BEGIN Data excerpt
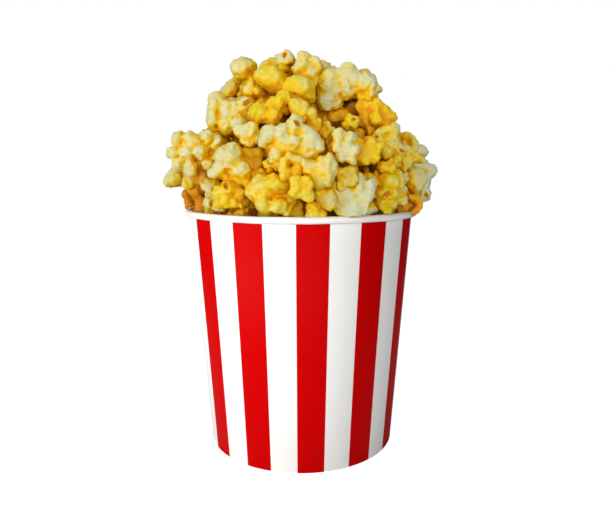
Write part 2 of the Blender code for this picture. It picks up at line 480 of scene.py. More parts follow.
EYE_DISTANCE = 0.3939
EYE_HEIGHT = 0.1873
EYE_DIP_DEG = 8.565
EYE_SWING_DEG = 0.463
LENS_MM = 33.39
SENSOR_MM = 36.0
LIT_POINT = (0.0, 0.0, 0.10)
STUDIO_LIGHTS = (
    # Name, place, size in metres, power in watts, and colour.
    ("key_light", (-1.16, -0.80, 0.31), 0.6, 16.0, (1.0, 0.985, 0.95)),
    ("front_light", (0.15, -1.43, 0.37), 0.7, 10.8, (1.0, 0.99, 0.97)),
    ("top_light", (0.0, 0.20, 1.35), 0.7, 4.8, (1.0, 0.99, 0.96)),
    ("heap_light", (0.38, -1.25, 0.46), 1.1, 9.4, (0.94, 1.0, 0.97)),
)
WHITE = (1.0, 1.0, 1.0, 1.0)
STUDIO_AIR = (0.85, 0.93, 1.0, 1.0)
STUDIO_AIR_STRENGTH = 0.10


def place_camera():
    bpy.ops.object.camera_add(
        location=(0.0, -EYE_DISTANCE, EYE_HEIGHT),
        rotation=(math.radians(90 - EYE_DIP_DEG), 0.0, -math.radians(EYE_SWING_DEG)),
    )
    camera = bpy.context.object
    camera.name = "camera"
    camera.data.lens = LENS_MM
    camera.data.sensor_width = SENSOR_MM
    camera.data.clip_start = 10 * MM
    bpy.context.scene.camera = camera


def add_soft_light(name, place, size, power, colour):
    """A square soft light at a place, turned to face the bucket."""
    bpy.ops.object.light_add(type="AREA", location=place)
    light = bpy.context.object
    light.name = name
    light.data.shape = "SQUARE"
    light.data.size = size
    light.data.energy = power
    light.data.color = colour
    aim = Vector(place) - Vector(LIT_POINT)
    light.rotation_euler = aim.to_track_quat("Z", "Y").to_euler()
    return light


def light_studio(lit_heap):
    """Soft lights all round, of which the last shines on the popcorn alone, in a pale room."""
    lights = [add_soft_light(*light) for light in STUDIO_LIGHTS]
    lights[-1].light_linking.receiver_collection = lit_heap
    world = bpy.data.worlds.new("studio_air")
    bpy.context.scene.world = world
    world.use_nodes = True
    make = Builder(world.node_tree)
    dim = world.node_tree.nodes["Background"]
    make.feed(dim, {"Color": STUDIO_AIR, "Strength": STUDIO_AIR_STRENGTH})
    seen = make.add("Background", {"Color": WHITE})
    by_camera = make.add("LightPath").outputs["Is Camera Ray"]
    mix = make.add("MixShader", {"Fac": by_camera, 1: dim.outputs[0], 2: seen.outputs[0]})
    make.feed(world.node_tree.nodes["World Output"], {"Surface": mix.outputs["Shader"]})


# --- materials ---------------------------------------------------------------------------------


class Builder:
    """Short ways to add the nodes that the finishes use."""

    def __init__(self, tree):
        self.tree = tree

    def feed(self, node, inputs):
        """Links or sets a node's inputs, each given by its name or number."""
        for name, value in inputs.items():
            if isinstance(value, bpy.types.NodeSocket):
                self.tree.links.new(value, node.inputs[name])
            else:
                node.inputs[name].default_value = value

    def add(self, kind, inputs=None, **settings):
        node = self.tree.nodes.new("ShaderNode" + kind)
        for key, value in settings.items():
            setattr(node, key, value)
        self.feed(node, inputs or {})
        return node

    def math(self, operation, *values):
        node = self.add("Math", dict(enumerate(values)), operation=operation)
        return node.outputs[0]

    def total(self, start, *parts):
        """The start value plus each part, given as its weight and its value."""
        for weight, value in parts:
            start = self.math("MULTIPLY_ADD", value, weight, start)
        return start

    def mix(self, factor, first, second):
        """Mixes two colours. The node's colour sockets go by number, as their names are shared."""
        return self.add("Mix", {"Factor": factor, 6: first, 7: second}, data_type="RGBA").outputs[2]

    def range(self, value, low, high, to_low=0.0, to_high=1.0, smooth=True):
        values = dict(enumerate((value, low, high, to_low, to_high)))
        node = self.add("MapRange", values, interpolation_type="SMOOTHSTEP" if smooth else "LINEAR")
        return node.outputs[0]

    def object_place(self):
        return self.add("TexCoord").outputs["Object"]

    def noise(self, place, scale, detail=2.0, roughness=0.5):
        inputs = {"Vector": place, "Scale": scale, "Detail": detail, "Roughness": roughness}
        return self.add("TexNoise", inputs).outputs["Fac"]

    def waver(self, place, scale, detail=2.0, roughness=0.5):
        """Noise that goes both ways from nothing."""
        return self.math("SUBTRACT", self.noise(place, scale, detail, roughness), 0.5)

    def attribute(self, name):
        return self.add("Attribute", attribute_name=name).outputs["Fac"]

    def above_zero(self, value):
        return self.math("MAXIMUM", value, 0.0)

    def dress(self, shader, look, strength, distance, specular):
        """Feeds a look's colour, roughness and height to a shader."""
        height = look.outputs["Height"]
        bump = self.add("Bump", {"Strength": strength, "Distance": distance, "Height": height})
        self.feed(shader, {
            "Base Color": look.outputs["Colour"],
            "Roughness": look.outputs["Roughness"],
            "Normal": bump.outputs["Normal"],
            "Specular IOR Level": specular,
        })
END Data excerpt
*Task to complete*:
From the very first line of the data through the line with "STUDIO_AIR_STRENGTH = 0.10" in it, please reproduce each line exactly and output nothing more.

*Worked solution*:
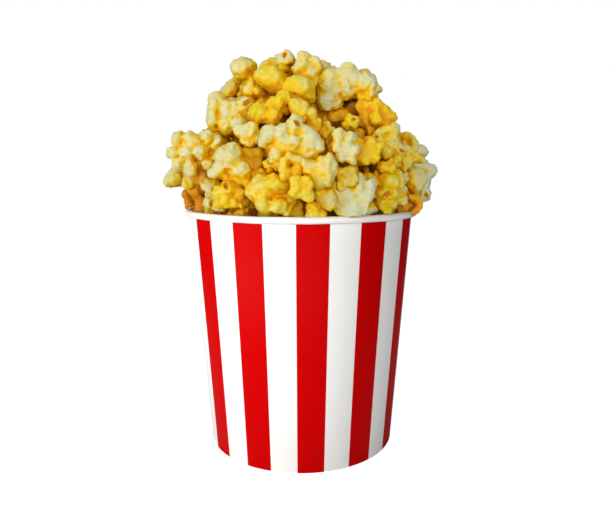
Write part 2 of the Blender code for this picture. It picks up at line 480 of scene.py. More parts follow.
EYE_DISTANCE = 0.3939
EYE_HEIGHT = 0.1873
EYE_DIP_DEG = 8.565
EYE_SWING_DEG = 0.463
LENS_MM = 33.39
SENSOR_MM = 36.0
LIT_POINT = (0.0, 0.0, 0.10)
STUDIO_LIGHTS = (
    # Name, place, size in metres, power in watts, and colour.
    ("key_light", (-1.16, -0.80, 0.31), 0.6, 16.0, (1.0, 0.985, 0.95)),
    ("front_light", (0.15, -1.43, 0.37), 0.7, 10.8, (1.0, 0.99, 0.97)),
    ("top_light", (0.0, 0.20, 1.35), 0.7, 4.8, (1.0, 0.99, 0.96)),
    ("heap_light", (0.38, -1.25, 0.46), 1.1, 9.4, (0.94, 1.0, 0.97)),
)
WHITE = (1.0, 1.0, 1.0, 1.0)
STUDIO_AIR = (0.85, 0.93, 1.0, 1.0)
STUDIO_AIR_STRENGTH = 0.10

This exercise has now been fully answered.